The rule divides the per chromosome files into chunks of 50 Mb with the help of the python script below:

from pathlib import Path 
import subprocess
from sys import argv
import os,sys

sample_id=argv[1].strip()
chrs=list(range(1,23))

for c in chrs:
    sample_file=("/path/to/chromosome/files/per/sample/%s/%s_chr%i.g.vcf.gz") % (sample_id,sample_id,c)
    for r in range(1,chr_reg[c]+1):
        reg_file=("/path/to/per/chromosome/regions/chr%i/chr%i_reg%i.txt") % (c,c,r)
        #out_file=("try/gvcf/splits/chr%i/%s_reg%i.g.vcf.gz") % (c,sample_id,r)
        out_file=("/path/to/spiltted/vcf/files/chr%i/%s_reg%i.g.vcf.gz") % (c,sample_id,r)
        #Path(out_file).touch()
        proc = subprocess.run(["bcftools", "view", sample_file, "-Oz", "-o", out_file, "-R", reg_file])
        result = proc.returncode
        exit += result

if exit == 0:
    Path("splits/sample_check/"+sample_id+"_done.txt").touch() #creates a file for snakemake to track the changes if everything went fine
    sys.exit(0)
else:
    sys.exit(1)

When I manually run the python script as:

python3 GVCF_split.py "sample_id" it runs smoothly, but when I submit this snakemake file with --profile to the cluster, the rules are submitted per sample as expected, but they fail immediately after they start running. The snakemake file keeps running after that and no error is thrown. Here is the config file I use with the --profile flag:

cluster: mkdir -p slurm_snake/`basename {workflow.main_snakefile}`/{rule} &&
  sbatch
  --partition={resources.partition}
  --cpus-per-task={resources.threads}
  --mem={resources.mem}
  --time={resources.time}
  --job-name=smk-{rule}-{wildcards}
  --output=try/slurm_snake/`basename {workflow.main_snakefile}`/{rule}/{rule}-{wildcards}-%j.out
default-resources:
  - partition=main
  - mem='4G'
  - time="24:0:0"
  - threads=1
restart-times: 0
max-jobs-per-second: 5
max-status-checks-per-second: 1
local-cores: 1
latency-wait: 60
jobs: 1000
keep-going: True
rerun-incomplete: True
printshellcmds: True
scheduler: greedy

I have the similar setup for my original snakemake file (this is a copy of it to try a few things before I do the changes in the original file), and in the original file the individual slurm files for each submission for each rule is kept in slurm_snake folder. However, there are no slurm files for these rules, what could be the reason and what am I doing wrong when submitting these to the cluster?

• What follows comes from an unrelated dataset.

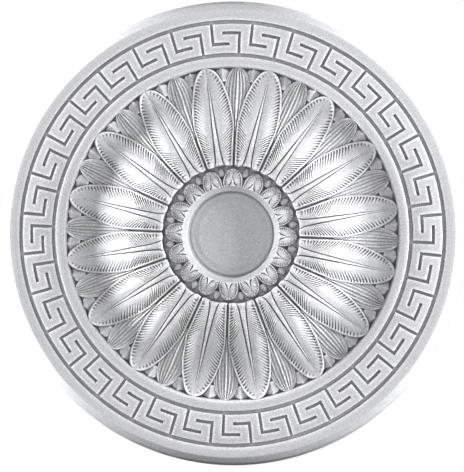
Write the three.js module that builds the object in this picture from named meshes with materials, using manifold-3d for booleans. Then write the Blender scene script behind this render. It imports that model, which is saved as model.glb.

Here is an example of the slurm output of the main snakemake cluster submission:

Building DAG of jobs...
Using shell: /usr/bin/bash
Provided cluster nodes: 1000
Job stats:
job          count    min threads    max threads
---------  -------  -------------  -------------
GVCFSplit        5              1              1
all              1              1              1
total            6              1              1

Select jobs to execute...

[Thu Mar 14 14:47:00 2024]
rule GVCFSplit:
    input: gvcf/12_19264_20
    output: splits/sample_check/12_19264_20_done.txt
    log: logs/GVCFSplit/12_19264_20_done.log
    jobid: 5
    benchmark: benchmarks/GVCFSplit/12_19264_20_done.benchmark.txt
    reason: Missing output files: splits/sample_check/12_19264_20_done.txt
    wildcards: SAMPLES=12_19264_20
    resources: mem_mb=1000, disk_mb=1000, tmpdir=/tmp, partition=main, mem=1g, time=4:00:00, threads=1


            python3 /path/to/script/GVCF_split.py 12_19264_20

The python script runs without any error when I run it from the terminal manually.


Solution

  • Apparently, this was caused by a mistake I made in my config file and, I will leave the question as a reminder and as a possible solution for the others that may suffer the same issue. The config file had a part something like below for the cluster submissions:

        cluster: mkdir -p slurm_snake/`basename {workflow.main_snakefile}`/{rule} &&
      sbatch
      --partition={resources.partition}
      --cpus-per-task={resources.threads}
      --mem={resources.mem}
      --time={resources.time}
      --job-name=smk-{rule}-{wildcards}
      --output=slurm_snake/`basename {workflow.main_snakefile}`/{rule}/{rule}-{wildcards}-%j.out
    

    This part basically tells the cluster what resources to use and where to write the slurm output etc. The mistake I had here was having the wrong directory in the --output flag, something like main_dir/slurm-snake/.... Therefore, cluster could not write the output to a directory that doesn't exist, and the rule submissions failed immediately. After I fixed this issue, my pipeline works smoothly.